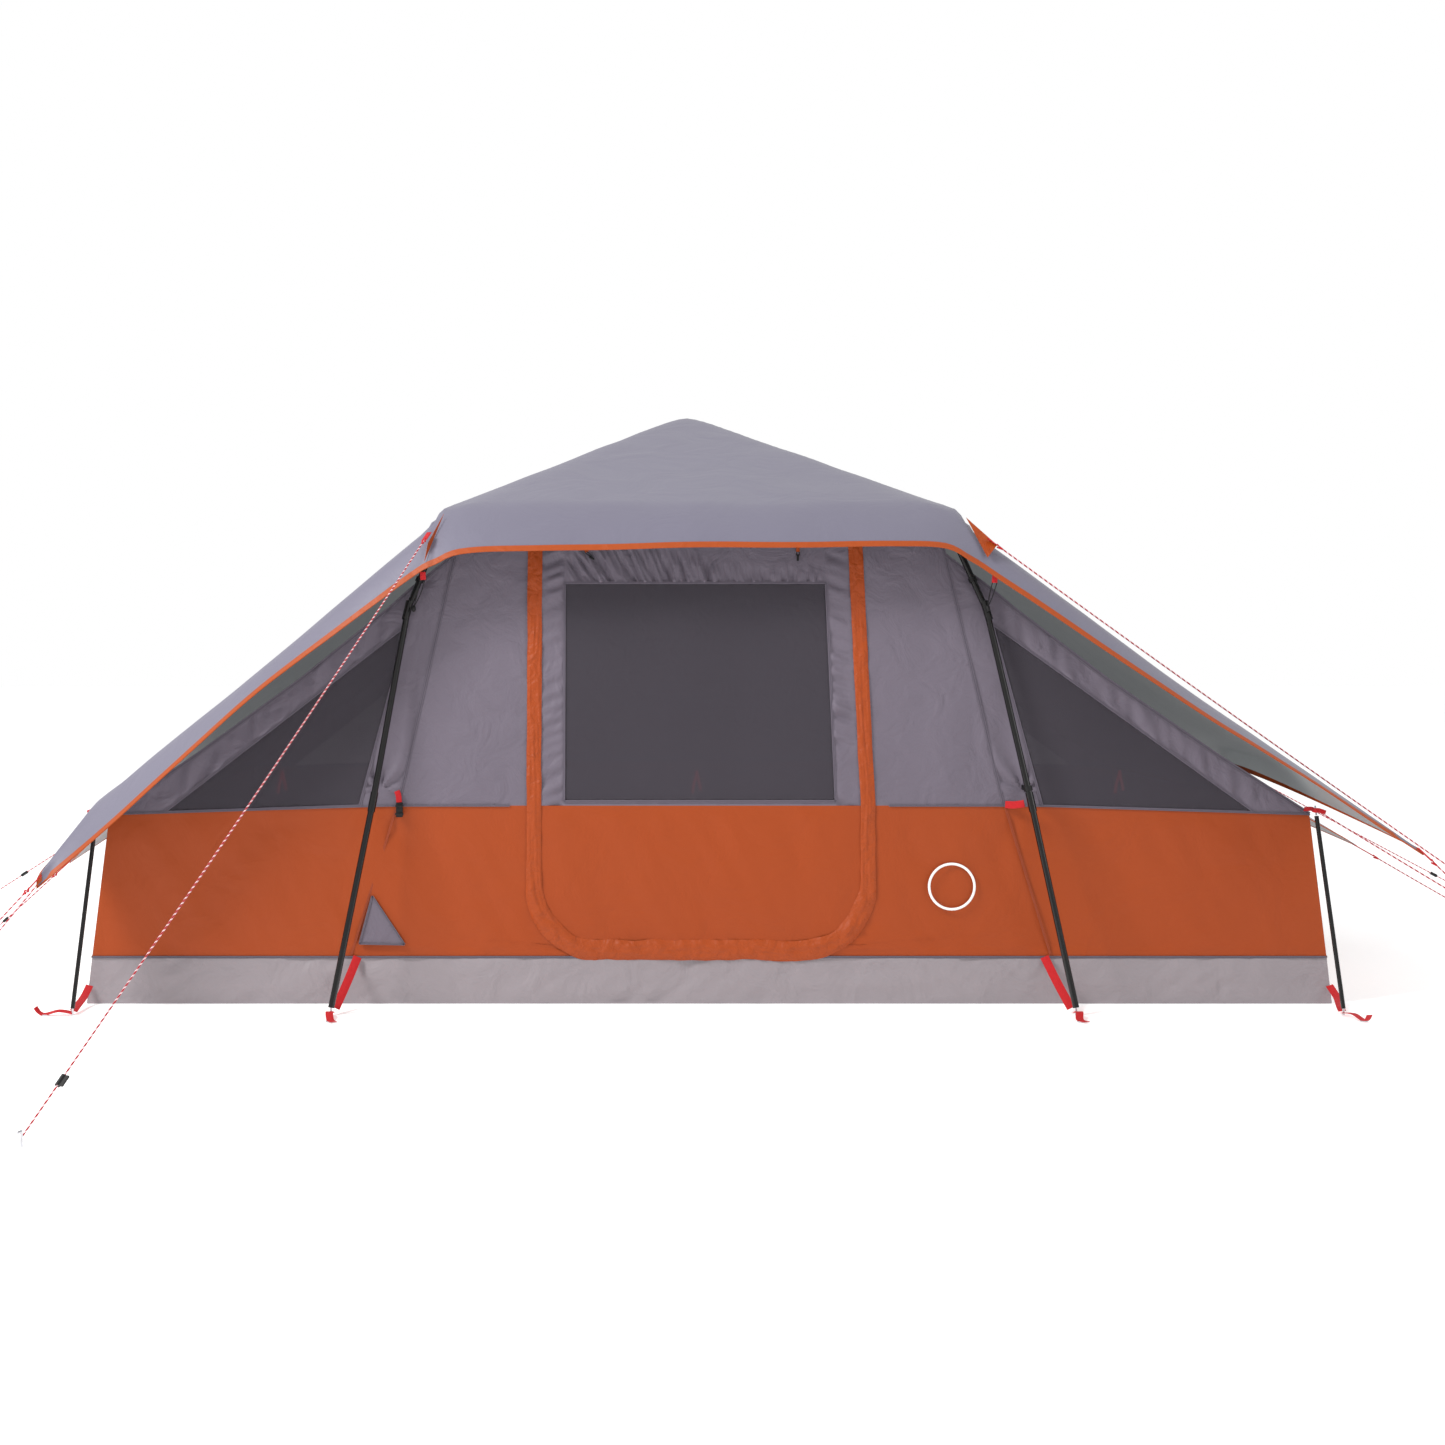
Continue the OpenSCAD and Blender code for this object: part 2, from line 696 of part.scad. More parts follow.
// The part of each peg that stands out of the ground, with its hooked head
module pegs() {
    color(steel) for (g = guys) {
        way = unit([g[1][0] - g[0][0], g[1][1] - g[0][1], 0]);
        translate([g[1][0], g[1][1], 0] + way * 4) {
            cylinder(d = 7, h = 42);
            translate([0, 0, 38]) rotate([0, 90, atan2(way[1], way[0])]) cylinder(d = 7, h = 16);
        }
    }
}

// The webbing or cloth tab that each guy line is tied to
module tie_tabs() {
    tab_w = 22;
    color(red) for (i = [0 : 13]) if (i < 4 || i > 7) {
        g = guys[i];
        way = unit(g[1] - g[0]);
        strap(g[0] - way * 34, g[0] - way * 1, tab_w);
    }
}

groundsheet();
tub_band();
lower_wall_front();
lower_wall_back();
lower_walls_side();
cabin_panels_front();
cabin_panel_back();
wing_walls_front();
wing_walls_back();
wing_mesh_front();
wing_mesh_back();
inner_roof_cabin();
inner_roof_wings();
door_lower_panel();
door_upper_frame();
door_mesh();
door_zip_flap();
fly_crown();
fly_wing_left();
fly_wing_right();
tie_tabs();
hub();
roof_poles();
leg_front_left();
leg_front_right();
leg_back_left();
leg_back_right();
corner_elbows();
pole_ferrules();
wing_posts();
foot_pins();
foot_rings();
foot_straps();
hook_clips();
loose_clip();
toggle_left();
toggle_right();
window_pull_door();
window_pull_left();
window_pull_right();
guy(0);  // guy_eave_front_left
guy(1);  // guy_eave_front_right
guy(2);  // guy_eave_back_left
guy(3);  // guy_eave_back_right
guy(4);  // guy_post_front_left
guy(5);  // guy_post_front_right
guy(6);  // guy_post_back_left
guy(7);  // guy_post_back_right
guy(8);  // guy_fly_front_left
guy(9);  // guy_fly_front_right
guy(10);  // guy_fly_back_left
guy(11);  // guy_fly_back_right
guy(12);  // guy_mid_left
guy(13);  // guy_mid_right
runner_front_left();
runner_front_right();
runner_back_left();
runner_back_right();
short_line_runners();
pegs();
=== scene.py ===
"""A family frame tent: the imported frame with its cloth, webbing, clips and guy lines."""
import json
import math

import bpy
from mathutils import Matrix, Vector, noise


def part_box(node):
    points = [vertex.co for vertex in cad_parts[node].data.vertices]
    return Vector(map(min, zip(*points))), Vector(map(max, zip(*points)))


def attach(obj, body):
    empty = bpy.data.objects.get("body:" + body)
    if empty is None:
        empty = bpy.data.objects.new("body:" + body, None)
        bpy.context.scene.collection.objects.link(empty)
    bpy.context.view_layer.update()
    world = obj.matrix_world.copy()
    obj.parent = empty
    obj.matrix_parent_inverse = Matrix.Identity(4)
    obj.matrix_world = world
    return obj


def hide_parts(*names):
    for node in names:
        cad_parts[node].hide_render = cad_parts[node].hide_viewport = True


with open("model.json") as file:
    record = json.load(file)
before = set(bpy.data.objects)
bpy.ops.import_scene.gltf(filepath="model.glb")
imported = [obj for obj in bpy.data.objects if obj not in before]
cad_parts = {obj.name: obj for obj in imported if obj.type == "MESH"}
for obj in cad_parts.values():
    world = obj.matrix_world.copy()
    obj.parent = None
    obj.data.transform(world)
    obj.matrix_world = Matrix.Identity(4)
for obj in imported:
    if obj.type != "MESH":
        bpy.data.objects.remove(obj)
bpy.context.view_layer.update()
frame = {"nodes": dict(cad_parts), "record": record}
bpy.ops.object.select_all(action="DESELECT")


def vec(x, y, z):
    return Vector((x, y, z))


# --- Sizes, in metres ---------------------------------------------------------------------

LEFT, RIGHT = -1, 1
FRONT, BACK = -1, 1
SIDE_NAME = {LEFT: "left", RIGHT: "right"}
END_NAME = {FRONT: "front", BACK: "back"}
BY_SIDE = [(side, end, f"{END_NAME[end]}_{SIDE_NAME[side]}") for side in SIDE_NAME for end in END_NAME]
BY_END = [(side, end, f"{END_NAME[end]}_{SIDE_NAME[side]}") for end in END_NAME for side in SIDE_NAME]
HALF_W, HALF_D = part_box("groundsheet")[1][:2]
CABIN_X = -0.03
TUB_H = 0.165
BAND_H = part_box("door_lower_panel")[1][2]
WALL_H = 1.69
SIDE_LEAN = 0.08
WALL_LEAN = 0.098
SEAM_LOW, SEAM_HIGH = 1.07, 0.855
WING_HEAD = 1.59
DOOR_HALF, DOOR_LOW, DOOR_TOP, DOOR_R = 0.59, 0.19, 1.637, 0.23
DOOR_NARROWS = 0.035
DOOR_PROUD = 0.001
MESH_LEFT, MESH_RIGHT_LOW, MESH_RIGHT_TOP = 0.484, 0.477, 0.450
MESH_LOW, MESH_TOP = 0.715, 1.49
CLOTH = 0.0015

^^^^

To do: Reproduce every line above without error.

Response:
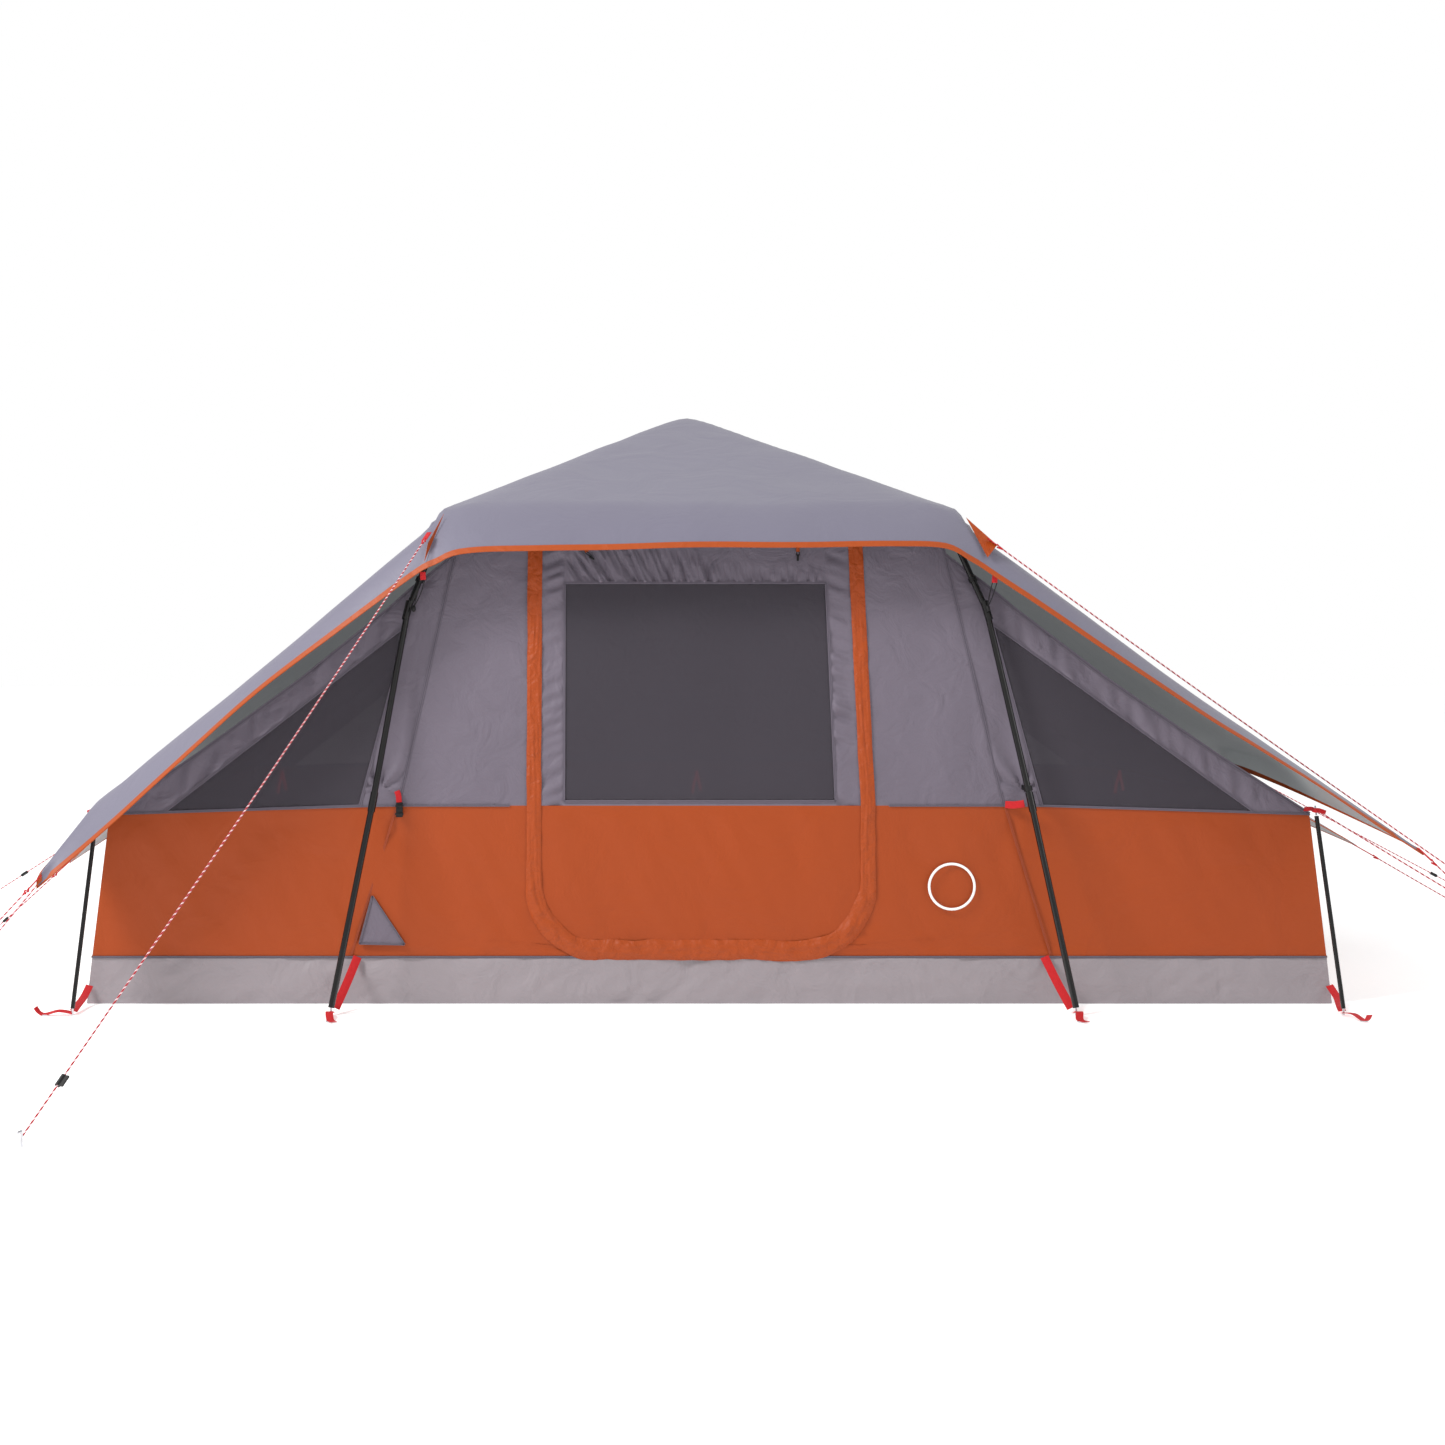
Continue the OpenSCAD and Blender code for this object: part 2, from line 696 of part.scad. More parts follow.
// The part of each peg that stands out of the ground, with its hooked head
module pegs() {
    color(steel) for (g = guys) {
        way = unit([g[1][0] - g[0][0], g[1][1] - g[0][1], 0]);
        translate([g[1][0], g[1][1], 0] + way * 4) {
            cylinder(d = 7, h = 42);
            translate([0, 0, 38]) rotate([0, 90, atan2(way[1], way[0])]) cylinder(d = 7, h = 16);
        }
    }
}

// The webbing or cloth tab that each guy line is tied to
module tie_tabs() {
    tab_w = 22;
    color(red) for (i = [0 : 13]) if (i < 4 || i > 7) {
        g = guys[i];
        way = unit(g[1] - g[0]);
        strap(g[0] - way * 34, g[0] - way * 1, tab_w);
    }
}

groundsheet();
tub_band();
lower_wall_front();
lower_wall_back();
lower_walls_side();
cabin_panels_front();
cabin_panel_back();
wing_walls_front();
wing_walls_back();
wing_mesh_front();
wing_mesh_back();
inner_roof_cabin();
inner_roof_wings();
door_lower_panel();
door_upper_frame();
door_mesh();
door_zip_flap();
fly_crown();
fly_wing_left();
fly_wing_right();
tie_tabs();
hub();
roof_poles();
leg_front_left();
leg_front_right();
leg_back_left();
leg_back_right();
corner_elbows();
pole_ferrules();
wing_posts();
foot_pins();
foot_rings();
foot_straps();
hook_clips();
loose_clip();
toggle_left();
toggle_right();
window_pull_door();
window_pull_left();
window_pull_right();
guy(0);  // guy_eave_front_left
guy(1);  // guy_eave_front_right
guy(2);  // guy_eave_back_left
guy(3);  // guy_eave_back_right
guy(4);  // guy_post_front_left
guy(5);  // guy_post_front_right
guy(6);  // guy_post_back_left
guy(7);  // guy_post_back_right
guy(8);  // guy_fly_front_left
guy(9);  // guy_fly_front_right
guy(10);  // guy_fly_back_left
guy(11);  // guy_fly_back_right
guy(12);  // guy_mid_left
guy(13);  // guy_mid_right
runner_front_left();
runner_front_right();
runner_back_left();
runner_back_right();
short_line_runners();
pegs();
=== scene.py ===
"""A family frame tent: the imported frame with its cloth, webbing, clips and guy lines."""
import json
import math

import bpy
from mathutils import Matrix, Vector, noise


def part_box(node):
    points = [vertex.co for vertex in cad_parts[node].data.vertices]
    return Vector(map(min, zip(*points))), Vector(map(max, zip(*points)))


def attach(obj, body):
    empty = bpy.data.objects.get("body:" + body)
    if empty is None:
        empty = bpy.data.objects.new("body:" + body, None)
        bpy.context.scene.collection.objects.link(empty)
    bpy.context.view_layer.update()
    world = obj.matrix_world.copy()
    obj.parent = empty
    obj.matrix_parent_inverse = Matrix.Identity(4)
    obj.matrix_world = world
    return obj


def hide_parts(*names):
    for node in names:
        cad_parts[node].hide_render = cad_parts[node].hide_viewport = True


with open("model.json") as file:
    record = json.load(file)
before = set(bpy.data.objects)
bpy.ops.import_scene.gltf(filepath="model.glb")
imported = [obj for obj in bpy.data.objects if obj not in before]
cad_parts = {obj.name: obj for obj in imported if obj.type == "MESH"}
for obj in cad_parts.values():
    world = obj.matrix_world.copy()
    obj.parent = None
    obj.data.transform(world)
    obj.matrix_world = Matrix.Identity(4)
for obj in imported:
    if obj.type != "MESH":
        bpy.data.objects.remove(obj)
bpy.context.view_layer.update()
frame = {"nodes": dict(cad_parts), "record": record}
bpy.ops.object.select_all(action="DESELECT")


def vec(x, y, z):
    return Vector((x, y, z))


# --- Sizes, in metres ---------------------------------------------------------------------

LEFT, RIGHT = -1, 1
FRONT, BACK = -1, 1
SIDE_NAME = {LEFT: "left", RIGHT: "right"}
END_NAME = {FRONT: "front", BACK: "back"}
BY_SIDE = [(side, end, f"{END_NAME[end]}_{SIDE_NAME[side]}") for side in SIDE_NAME for end in END_NAME]
BY_END = [(side, end, f"{END_NAME[end]}_{SIDE_NAME[side]}") for end in END_NAME for side in SIDE_NAME]
HALF_W, HALF_D = part_box("groundsheet")[1][:2]
CABIN_X = -0.03
TUB_H = 0.165
BAND_H = part_box("door_lower_panel")[1][2]
WALL_H = 1.69
SIDE_LEAN = 0.08
WALL_LEAN = 0.098
SEAM_LOW, SEAM_HIGH = 1.07, 0.855
WING_HEAD = 1.59
DOOR_HALF, DOOR_LOW, DOOR_TOP, DOOR_R = 0.59, 0.19, 1.637, 0.23
DOOR_NARROWS = 0.035
DOOR_PROUD = 0.001
MESH_LEFT, MESH_RIGHT_LOW, MESH_RIGHT_TOP = 0.484, 0.477, 0.450
MESH_LOW, MESH_TOP = 0.715, 1.49
CLOTH = 0.0015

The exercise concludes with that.